In December 2021 the proposal went before the P&Z commission. It included a new access road, new Strazza field and new rink. The commission balked, noting the work would require a tremendous amount of site disturbance.
“I understand that to get the correct, larger baseball field you would relocate the rink, but the amount of re-grading you’d need to do, and with the impact on surrounding residential uses, the question is whether there is a better way this site can fit with the neighborhood, and its tradition of open space and plantings and mature trees,” said P&Z chair Margarita Alban.
Fast forward to this week and the Sept 12 RFP.
“The Town is seeking a Vendor, ideally a non-profit community organization, to assume operations of the Town’s ice skating rink,” the RFP says.
“The selected Vendor would run day-to-day operations, manage all programming and staffing, and handle building and equipment maintenance.”
In a section titled Background mentions that the town seeks to “reduce the financial burden through effective external management.”
The RFP deadline is 11:00am on Wednesday Oct 12, 2022.
The Dorothy Hamill Skating Rink is located on Sue Merz Way, and was constructed in 1971 as an outdoor rink with a 2,400 sf detached building and 185’ x 85’ ice surface.
The building contained one office, a rental room, one changing room, two toilet rooms, a Zamboni room, and a mechanical room. Separate subsequent projects added a roof system, exterior walls, interior alterations, the construction of spectator seating with locker rooms below, and the addition of a dehumidification system.
During the off-season, the rink is converted into an indoor carpeted turf area and is available for use by indoor sports programs such as soccer and lacrosse.
However, the lack of air conditioning limits the demand for summer indoor rentals.
The rink is closed for approximately 4 weeks between the winter and summer seasons to transition from ice to turf and back from turf to ice.
Scope of Services
According to the RFP, the Town is seeking a qualified third-party Vendor to operate the skating rink and manage the facility.
The selected Vendor will be responsible for all staffing and equipment necessary to operate the rink.
Staff will be employees of the selected Vendor. Operating equipment and supplies will be purchased and owned by the selected Vendor.
The selected Vendor will have broad latitude to operate the skating rink on a day-to-day basis, however, the Town’s stated goals of this RFP shall be achieved.
At a minimum the selected Vendor shall also provide at least 415 hours of public skating, at fees determined by the Board of Selectmen, with a public skate schedule approved by the Parks and Recreation Director (Town will not pay for ice time; however, the Vendor will keep the revenue collected from each public skate admission ticket)
The vendor shall provide 50 hours of ice time, at no charge to the Town, for a learn to skate Skating School Program.
The vendor shall provide at least 220 hours of ice time, at a fee determined by the Board of Selectmen, for Greenwich Public School’s hockey teams and paid for by Greenwich Public Schools.
Hours for these identified programs must reasonably reflect the current services provided to the community.
The vendor shall include options for residents of Greenwich with income limitations.

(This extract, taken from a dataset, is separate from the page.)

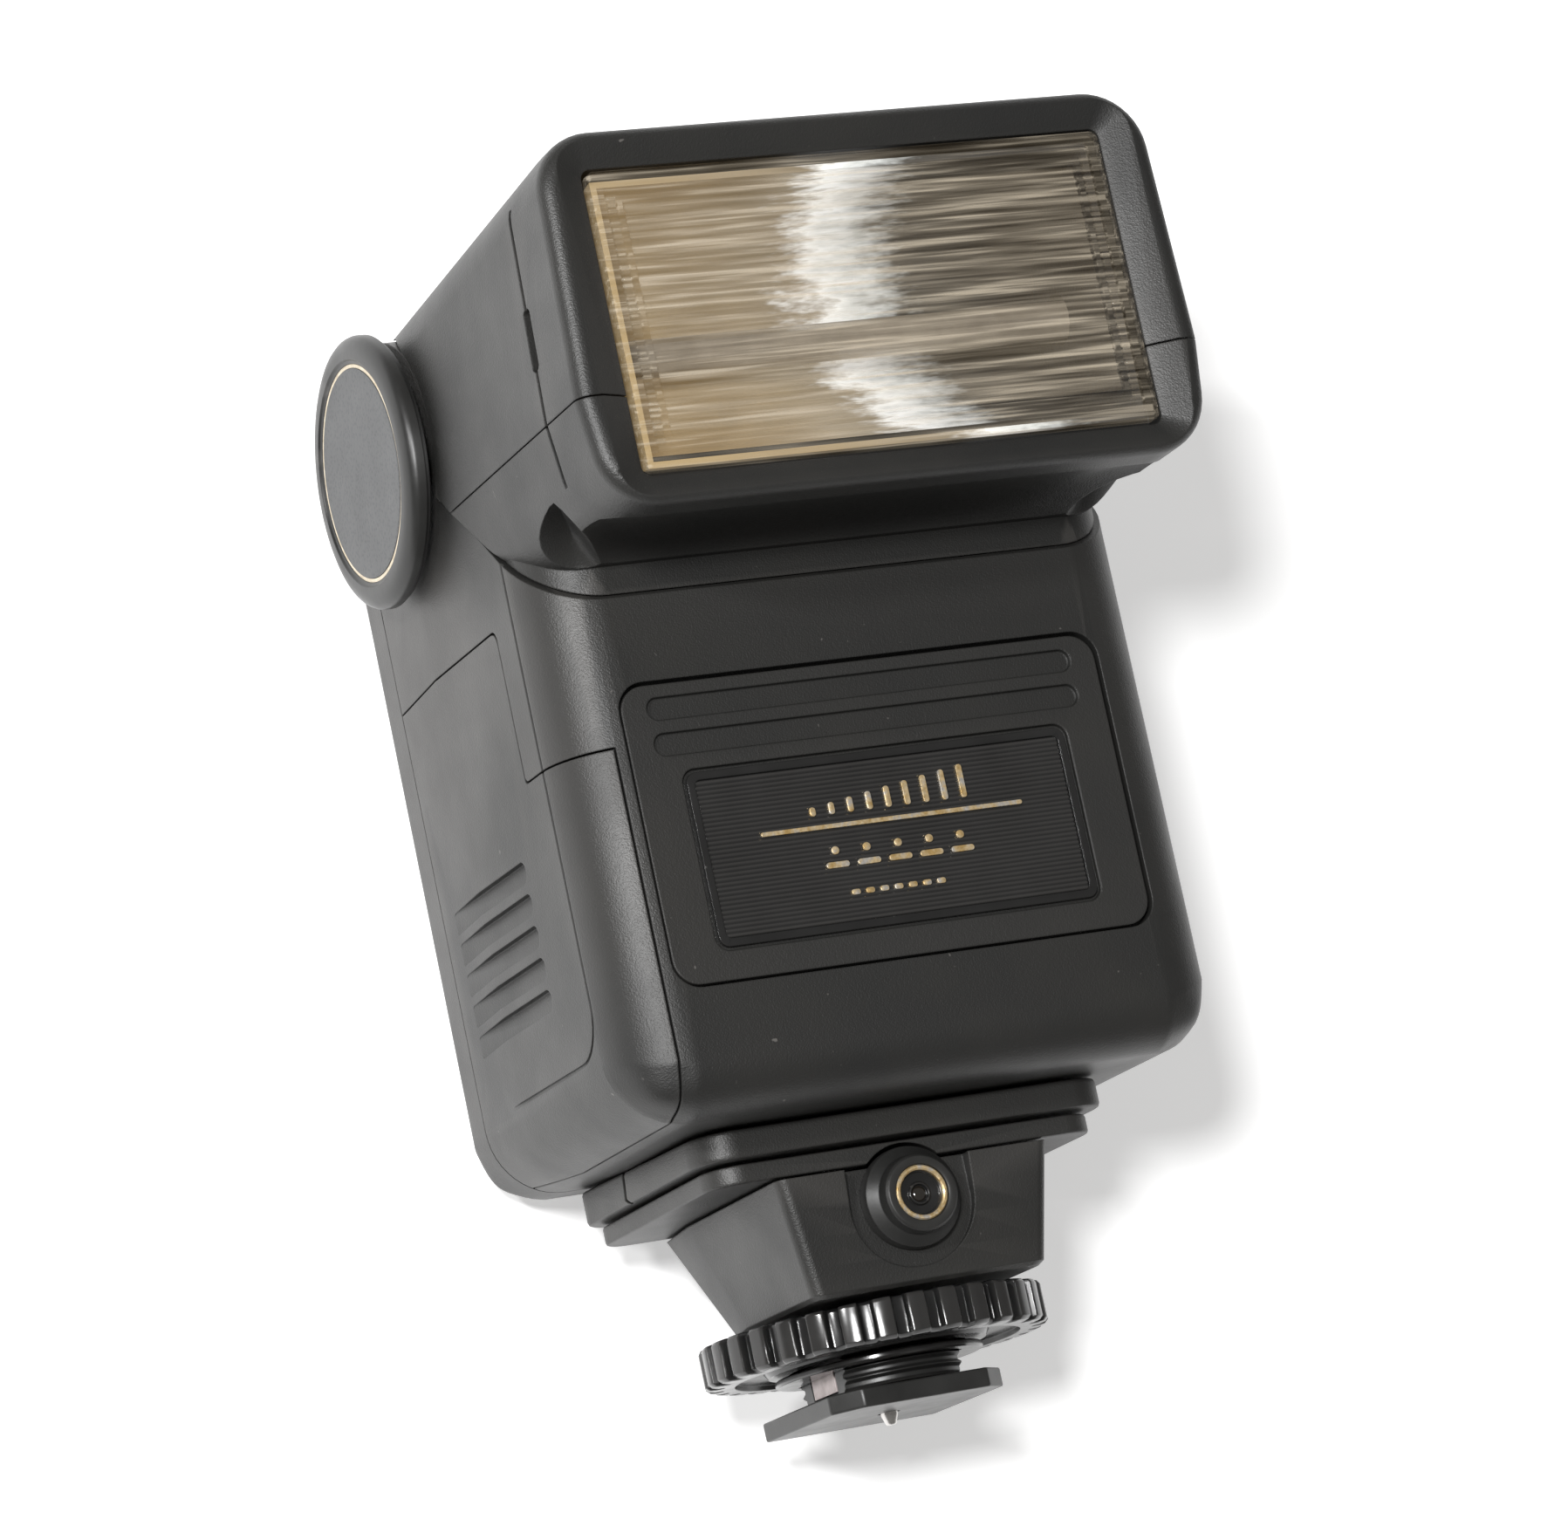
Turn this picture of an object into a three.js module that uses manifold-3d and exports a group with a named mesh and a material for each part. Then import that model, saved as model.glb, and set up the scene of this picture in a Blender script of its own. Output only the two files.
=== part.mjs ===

The selected Vendor should consider expanding the operating season of the ice rink from its current level of service.
The selected Vendor should also consider providing services for differently abled people.
The Respondents may include proposals for concession services, skate shops, and more, which would go along with their proposed operations and services. Planning and Zoning approvals allow for operation between the hours of 7:00 am and 11:00 pm, seven days per week.
Ideally, the selected Vendor, through assuming responsibility for facility management, will provide any necessary funds for capital investment, including a replacement rink and capital equipment. The primary value the Town has to contribute is the land, as well as the existing facility and equipment for the initial operation. Options for long range capital investment to build a new rink may include, but are not limited to:
Reached by phone on Tuesday, Parks & Rec director Joseph Siciliano said the idea for the RFP originated in a conversation he had with then assistant director Blaize Levitan, town administrator Ben Branyan and First Selectman Fred Camillo.
He explained that the RFP should represent the beginning of a “conversation.”
“People can put in their proposals and we can have a detailed conversation about what the organization might need to operate and run the facility,” Siciliano said.
“We wanted to be perfectly clear that we carved out what the Town needs, including hours of public session ice time, skating school instruction, hockey programs for all levels at Greenwich High School,” Siciliano continued.
Reached by phone on Tuesday, First Selectman Fred Camillo said there was both a short term and along term component to the RFP.
“That’s what we’re excited about,” he said. “In talking to hundreds of users of the rink since I’ve been in this office, I think this is going to be something embraced by the residents and users of the rink and we’ll make sure we incorporate everybody’s views in the process.”
Camillo said the questions at hand are what the rink will look like when it’s done and “whether the town wants the rink to continue as it had been or in this modern age.”
He noted that hockey and various skating programs are very popular but the town has limited ice time.
That said,he noted that many years ago P&Z approved the rink being open earlier.
“Maybe having an outside vendor run it could produce a better product for the users of the facility,” he added.